» Description of the task: Reproduce the listing verbatim.
▬▬▬▬▬▬
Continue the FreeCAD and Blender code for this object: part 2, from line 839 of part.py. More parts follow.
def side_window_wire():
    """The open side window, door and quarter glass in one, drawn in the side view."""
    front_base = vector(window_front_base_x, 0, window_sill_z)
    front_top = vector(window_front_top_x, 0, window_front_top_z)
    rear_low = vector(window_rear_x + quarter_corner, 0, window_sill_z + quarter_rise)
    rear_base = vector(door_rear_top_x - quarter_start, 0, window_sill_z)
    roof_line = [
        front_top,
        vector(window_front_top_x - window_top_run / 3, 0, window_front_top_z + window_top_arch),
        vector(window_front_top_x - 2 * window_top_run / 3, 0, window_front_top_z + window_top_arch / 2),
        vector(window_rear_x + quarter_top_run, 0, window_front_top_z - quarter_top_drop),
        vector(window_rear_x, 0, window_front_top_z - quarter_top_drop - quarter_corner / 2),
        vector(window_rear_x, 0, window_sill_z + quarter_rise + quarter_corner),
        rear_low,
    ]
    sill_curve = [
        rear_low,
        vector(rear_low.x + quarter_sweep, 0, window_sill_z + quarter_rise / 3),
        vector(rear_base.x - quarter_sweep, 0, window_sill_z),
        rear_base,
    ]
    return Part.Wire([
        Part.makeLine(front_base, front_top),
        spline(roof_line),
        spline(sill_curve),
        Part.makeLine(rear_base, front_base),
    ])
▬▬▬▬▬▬
» Written solution:
Continue the FreeCAD and Blender code for this object: part 2, from line 839 of part.py. More parts follow.
def side_window_wire():
    """The open side window, door and quarter glass in one, drawn in the side view."""
    front_base = vector(window_front_base_x, 0, window_sill_z)
    front_top = vector(window_front_top_x, 0, window_front_top_z)
    rear_low = vector(window_rear_x + quarter_corner, 0, window_sill_z + quarter_rise)
    rear_base = vector(door_rear_top_x - quarter_start, 0, window_sill_z)
    roof_line = [
        front_top,
        vector(window_front_top_x - window_top_run / 3, 0, window_front_top_z + window_top_arch),
        vector(window_front_top_x - 2 * window_top_run / 3, 0, window_front_top_z + window_top_arch / 2),
        vector(window_rear_x + quarter_top_run, 0, window_front_top_z - quarter_top_drop),
        vector(window_rear_x, 0, window_front_top_z - quarter_top_drop - quarter_corner / 2),
        vector(window_rear_x, 0, window_sill_z + quarter_rise + quarter_corner),
        rear_low,
    ]
    sill_curve = [
        rear_low,
        vector(rear_low.x + quarter_sweep, 0, window_sill_z + quarter_rise / 3),
        vector(rear_base.x - quarter_sweep, 0, window_sill_z),
        rear_base,
    ]
    return Part.Wire([
        Part.makeLine(front_base, front_top),
        spline(roof_line),
        spline(sill_curve),
        Part.makeLine(rear_base, front_base),
    ])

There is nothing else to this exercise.